= WHAT IS EXPECTED =
Using the data that follows, return exactly the lines from the one that contains "to_neighbour(0, 0, 1))]" through the one that contains "imported = [obj", ends included.
################
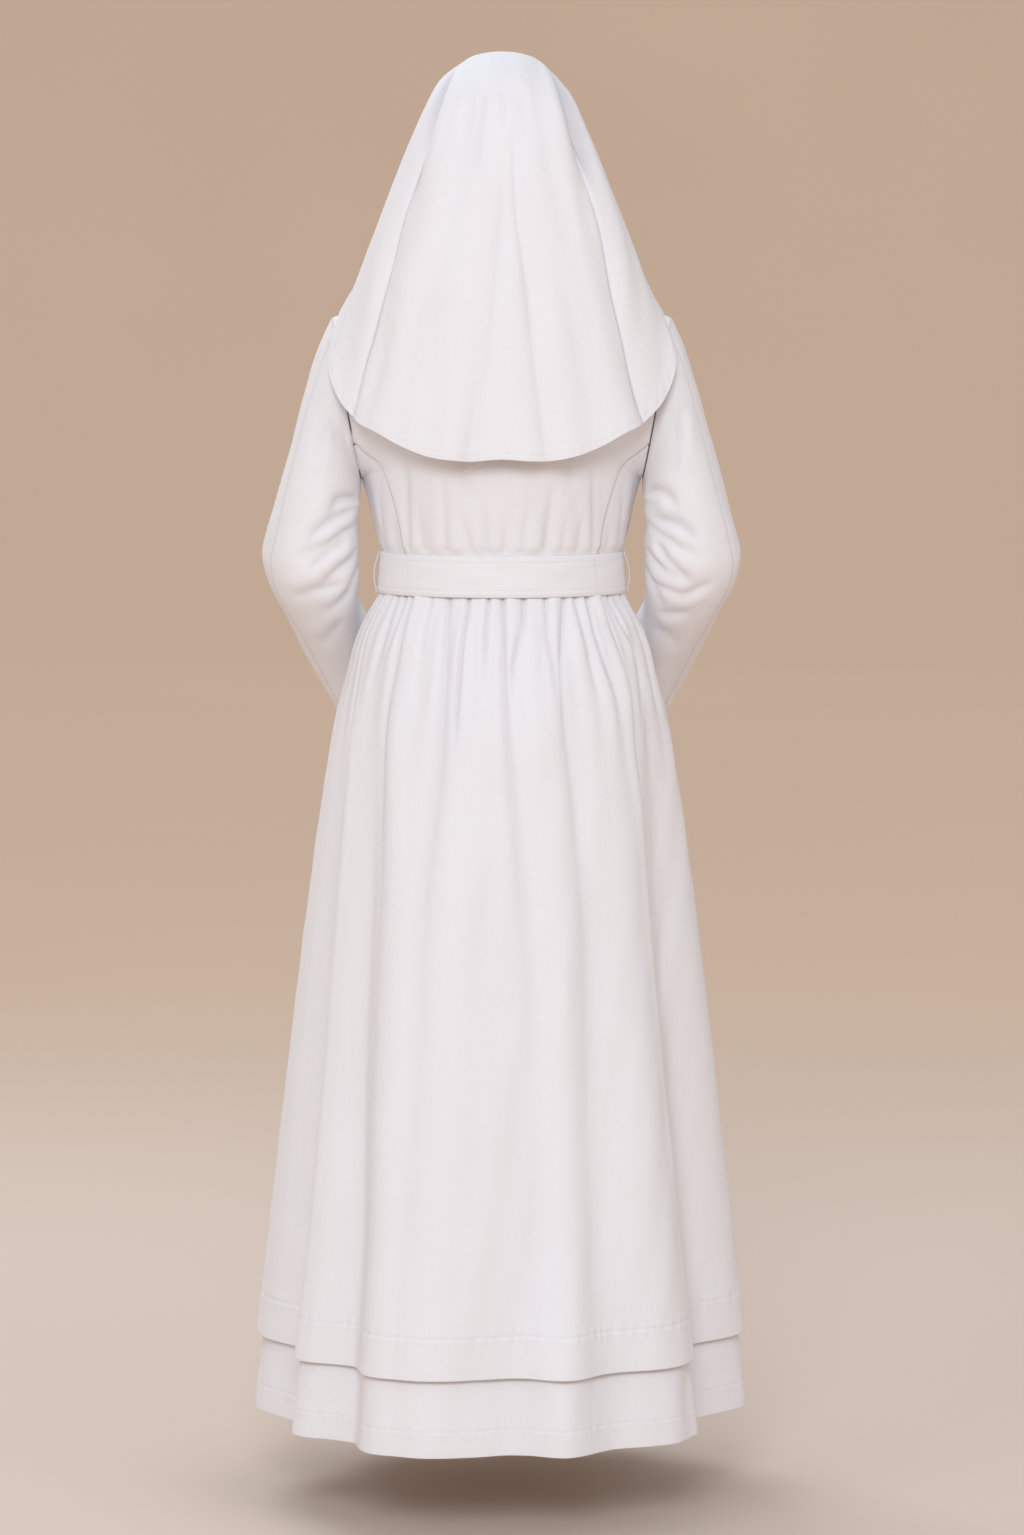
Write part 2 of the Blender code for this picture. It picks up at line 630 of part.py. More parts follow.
def mesh_object(name, outer, inner, closed):
    """Join an outer and an inner grid of points into one closed body."""
    rows, columns = outer.shape[:2]
    shape = bmesh.new()
    out = [[shape.verts.new(Vector(p)) for p in row] for row in outer]
    back = [[shape.verts.new(Vector(p)) for p in row] for row in inner]
    last = columns if closed else columns - 1
    for i in range(last):
        k = (i + 1) % columns
        for j in range(rows - 1):
            shape.faces.new((out[j][i], out[j][k], out[j + 1][k], out[j + 1][i]))
            shape.faces.new((back[j][i], back[j + 1][i], back[j + 1][k], back[j][k]))
        shape.faces.new((out[0][i], back[0][i], back[0][k], out[0][k]))
        shape.faces.new((out[-1][i], out[-1][k], back[-1][k], back[-1][i]))
    if not closed:
        for j in range(rows - 1):
            shape.faces.new((out[j][0], out[j + 1][0], back[j + 1][0], back[j][0]))
            shape.faces.new((out[j][-1], back[j][-1], back[j + 1][-1], out[j + 1][-1]))
    bmesh.ops.recalc_face_normals(shape, faces=shape.faces)
    mesh = bpy.data.meshes.new(name)
    shape.to_mesh(mesh)
    shape.free()
    mesh.shade_smooth()
    mesh.set_sharp_from_angle(angle=np.radians(SHARP_ANGLE))
    mesh.materials.append(cloth_material(name))
    piece = bpy.data.objects.new(name, mesh)
    collection.objects.link(piece)
    piece.parent = worn_height
    return piece


def cloth_material(name):
    material = bpy.data.materials.new(name)
    material.use_nodes = True
    shader = material.node_tree.nodes["Principled BSDF"]
    shader.inputs["Base Color"].default_value = CLOTH_COLOUR
    shader.inputs["Roughness"].default_value = CLOTH_ROUGHNESS
    shader.inputs["Metallic"].default_value = 0.0
    return material


def build_veil():
    across = np.linspace(-1, 1, 53)
    ways = (0.0, 0.035, 0.075, 0.120, 0.170, 0.225, 0.290, 0.380, 0.490, VEIL_LENGTH)
    wall("veil", veil_point, across, ways)


def build_bodice():
    armhole_steps = 180 // ARM_STEP
    armhole_rows = np.linspace(UNDERARM_FRACTION, 1, armhole_steps + 1)
    rows = np.append((0.0, 0.040, 0.0708, 0.098, 0.145, 0.225), armhole_rows)
    princess_end = PRINCESS_SEAM[-1].fraction + SAME_PLACE
    seam_rows = rows[rows <= princess_end]
    back = bodice_point(BACK_HALF, BACK_TUCKS)
    at_waist = ("first_v", to_neighbour(0, 0, -1))

    def seam_share(fraction):
        share = read(PRINCESS_SEAM, "share", fraction)
        return np.where(fraction > princess_end, 1.0, share)

    def centre_back(across, fraction):
        return back(across * seam_share(fraction), fraction)

    wall(
        "bodice_back_centre", centre_back, np.linspace(-1, 1, 23), rows, outward=-1,
        seams=[at_waist, ("last_v", to_neighbour(0, -1, 0, beside_neck))],
    )
    for side, name in ((1, "left"), (-1, "right")):

        def side_back(outward_part, fraction, side=side):
            share = seam_share(fraction)
            return back(side * (share + (1 - share) * outward_part), fraction)

        wall(
            "bodice_side_back_" + name, side_back, np.linspace(0, 1, 7), seam_rows, outward=-side,
            seams=[at_waist, ("last_u", to_neighbour(0, -1, 0, below_underarm))],
        )
    front = bodice_point(FRONT_HALF, FRONT_TUCKS)
    to_back = to_neighbour(0, 1, 0, below_underarm)
    on_shoulder = to_neighbour(0, 1, 0, beside_neck)
    wall(
        "bodice_front", front, np.linspace(-1, 1, 21), rows,
        seams=[at_waist, ("first_u", to_back), ("last_u", to_back), ("last_v", on_shoulder)],
    )


def build_sleeves():
    stations = (0.0, 0.8, 2.0, 3.4, 4.7, 5.7, 6.6, 7.4, 8.2, 9.2, 10.6, 12.2, 14.0)
    under = np.arange(HIND_ARM_SEAM, FORE_ARM_SEAM + 1, ARM_STEP)
    top = np.arange(FORE_ARM_SEAM, HIND_ARM_SEAM + 361, ARM_STEP)
    axis = armhole_axis()
    for side, name in ((1, "left"), (-1, "right")):
        armhole = [("first_v", to_neighbour(-side * axis[0], 0, -axis[2]))]
        wall("sleeve_under_" + name, sleeve_point(side), under, stations, outward=-side, seams=armhole)
        wall("sleeve_top_" + name, sleeve_point(side), top, stations, outward=-side, seams=armhole)


def build_belt():
    around = np.arange(0, 360, 6.0)
    wall("belt", belt_point, around, (BELT_BOTTOM, BELT_TOP), cloth=BELT_CLOTH, closed=True)
    heights = [row.height for row in LOOP_POINTS]
    for side, name in ((1, "left"), (-1, "right")):
        across = np.linspace(-LOOP_WIDTH / 2, LOOP_WIDTH / 2, 3)
        wall("belt_loop_" + name, loop_point(side), across, heights, outward=side, cloth=LOOP_CLOTH)


def build_skirts():
    below_belt = BELT_BOTTOM - BELT_CLEARANCE
    over_rows = (OVERSKIRT_HEM, 0.45, 0.70, 0.90, 0.99, 1.045, below_belt, WAIST_SEAM)
    under_rows = (UNDERSKIRT_HEM, OVERSKIRT_HEM, 0.45, 0.70, 0.99, below_belt, WAIST_SEAM)
    for start, name, facing in ((0, "back", 1), (180, "front", -1)):
        across = to_neighbour(0, -facing, 0)
        seams = [("first_u", across), ("last_u", across), ("last_v", to_neighbour(0, 0, 1))]
        fine = np.linspace(start, start + 180, 73)
        coarse = np.linspace(start, start + 180, 41)
        wall("overskirt_" + name, overskirt_point, fine, over_rows, seams=seams)
        wall("underskirt_" + name, underskirt_point, coarse, under_rows, seams=seams)


for old in list(bpy.data.objects):
    bpy.data.objects.remove(old, do_unlink=True)

collection = bpy.data.collections.new("nun_habit")
bpy.context.scene.collection.children.link(collection)
worn_height = bpy.data.objects.new("worn_height", None)
worn_height.location = (0.0, 0.0, -NECK_HEIGHT)
collection.objects.link(worn_height)

build_veil()
build_bodice()
build_sleeves()
build_belt()
build_skirts()
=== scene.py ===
"""Nun habit as it is worn: a veil over a long-sleeved dress with its belt, overskirt and underskirt.

Every cloth piece is a thin shell over its solid of the frame, with its seams, hems, folds and creases.
Heights in the tables are above the floor on which the habit is worn; the frame's origin is at the neck,
between the shoulders. The front faces -Y, and left is +X. Angles round the skirt start at the left side
and pass the middle of the back at 90.
"""
from collections import namedtuple

import bpy
import numpy as np
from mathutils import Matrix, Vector


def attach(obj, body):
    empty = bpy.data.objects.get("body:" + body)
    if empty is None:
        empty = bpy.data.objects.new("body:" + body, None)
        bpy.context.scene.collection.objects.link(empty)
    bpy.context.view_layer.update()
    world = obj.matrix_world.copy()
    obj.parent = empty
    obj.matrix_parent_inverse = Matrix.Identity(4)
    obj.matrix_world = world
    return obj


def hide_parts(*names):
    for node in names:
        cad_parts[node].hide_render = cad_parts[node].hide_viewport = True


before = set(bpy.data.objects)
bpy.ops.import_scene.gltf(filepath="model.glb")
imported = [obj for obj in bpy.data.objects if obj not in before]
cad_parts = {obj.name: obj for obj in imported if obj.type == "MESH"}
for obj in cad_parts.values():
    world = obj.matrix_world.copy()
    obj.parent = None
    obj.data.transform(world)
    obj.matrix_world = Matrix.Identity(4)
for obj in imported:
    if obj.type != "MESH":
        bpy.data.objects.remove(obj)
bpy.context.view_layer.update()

bl_info = {
    "name": "Nun habit",
    "version": (1, 0, 0),
    "blender": (4, 5, 0),
    "location": "3D View > Sidebar > Habit",
    "description": "Builds a nun habit of cloth shells: veil, bodice, sleeves, belt and two skirts",
    "category": "Add Mesh",
}

# Driving dimensions, in metres
NECK_HEIGHT = 1.42
BELT_CLOTH = 0.003
SEAM_GAP = 0.0003
WAIST_SEAM = 1.096
BELT_TOP = 1.119
BELT_BOTTOM = 1.073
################
= FULL OUTPUT =
        seams = [("first_u", across), ("last_u", across), ("last_v", to_neighbour(0, 0, 1))]
        fine = np.linspace(start, start + 180, 73)
        coarse = np.linspace(start, start + 180, 41)
        wall("overskirt_" + name, overskirt_point, fine, over_rows, seams=seams)
        wall("underskirt_" + name, underskirt_point, coarse, under_rows, seams=seams)


for old in list(bpy.data.objects):
    bpy.data.objects.remove(old, do_unlink=True)

collection = bpy.data.collections.new("nun_habit")
bpy.context.scene.collection.children.link(collection)
worn_height = bpy.data.objects.new("worn_height", None)
worn_height.location = (0.0, 0.0, -NECK_HEIGHT)
collection.objects.link(worn_height)

build_veil()
build_bodice()
build_sleeves()
build_belt()
build_skirts()
=== scene.py ===
"""Nun habit as it is worn: a veil over a long-sleeved dress with its belt, overskirt and underskirt.

Every cloth piece is a thin shell over its solid of the frame, with its seams, hems, folds and creases.
Heights in the tables are above the floor on which the habit is worn; the frame's origin is at the neck,
between the shoulders. The front faces -Y, and left is +X. Angles round the skirt start at the left side
and pass the middle of the back at 90.
"""
from collections import namedtuple

import bpy
import numpy as np
from mathutils import Matrix, Vector


def attach(obj, body):
    empty = bpy.data.objects.get("body:" + body)
    if empty is None:
        empty = bpy.data.objects.new("body:" + body, None)
        bpy.context.scene.collection.objects.link(empty)
    bpy.context.view_layer.update()
    world = obj.matrix_world.copy()
    obj.parent = empty
    obj.matrix_parent_inverse = Matrix.Identity(4)
    obj.matrix_world = world
    return obj


def hide_parts(*names):
    for node in names:
        cad_parts[node].hide_render = cad_parts[node].hide_viewport = True


before = set(bpy.data.objects)
bpy.ops.import_scene.gltf(filepath="model.glb")
imported = [obj for obj in bpy.data.objects if obj not in before]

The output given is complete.